Petkovic horcht in sich hinein, schildert Begegnungen mit Menschen ihrer Sphäre an verschiedenen Flecken dieses Planeten – Melbourne, L.A., New York, Südfrankreich, das „februargraue Deutschland“ – und lässt den Leser ganz nah ran an ihre Persönlichkeit. Wie tickt „Petko“? Was treibt sie an? Was sind ihre Glaubenssätze? Als sie am Anfang über ihre Trainingspartnerin Garbine Muguruza schreibt, ist sie schonungslos ehrlich. „Ich mag Garbine nicht“ (Nachdem sie sie besser kennengelernt hat, mag sie die Spanierin allerdings doch). Oder: „Ich bin neidisch“ (weil Muguruza aufsteigt und sie selbst absteigt). Wollte man ihr Böses, würde man attestieren: Da ist eine zerrissene Person.
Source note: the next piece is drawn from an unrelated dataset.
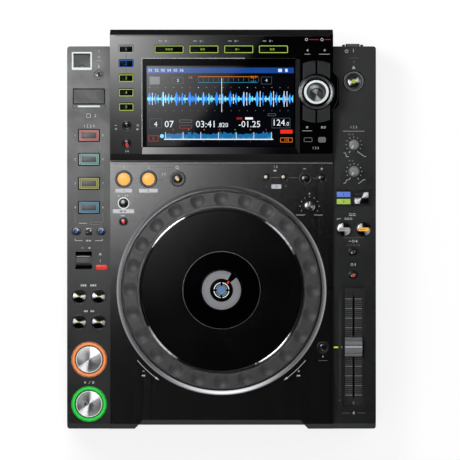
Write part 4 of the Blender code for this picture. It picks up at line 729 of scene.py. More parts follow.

Wahr ist: Petkovic ist höchst sensibel. Sie spürt Dinge anders als die meisten ihrer Mitmenschen („Ich mag es, Zweifel wegzuschieben. Ich habe meinen Körper benutzt, um meinen Geist auszutricksen“) und darum ist sie so gut in dem, was sie tut. Für Tennisfans ist das Buch packend, weil man mit der früheren Top Ten-Spielerin Petkovic hautnah erlebt, was in der Umkleidekabine passiert. Gewöhnungsbedürftig mögen für einige die Passagen sein, wenn sie etwa von einem Besuch bei Jules, dem stotternden Musikerfreund ihres Lebensgefährten Jesse, in epischer Länge erzählt. Aber: Es passt zu der Frau, die in Darmstadt und New York lebt. In zwei Welten.
Andrea Petkovic „Zeit, sich aus dem Staub zu machen“
Kiepenheuer & Witsch (Verlag).
219 Seiten. Preis: 23 € (geb.), 19,99 € (E-Book).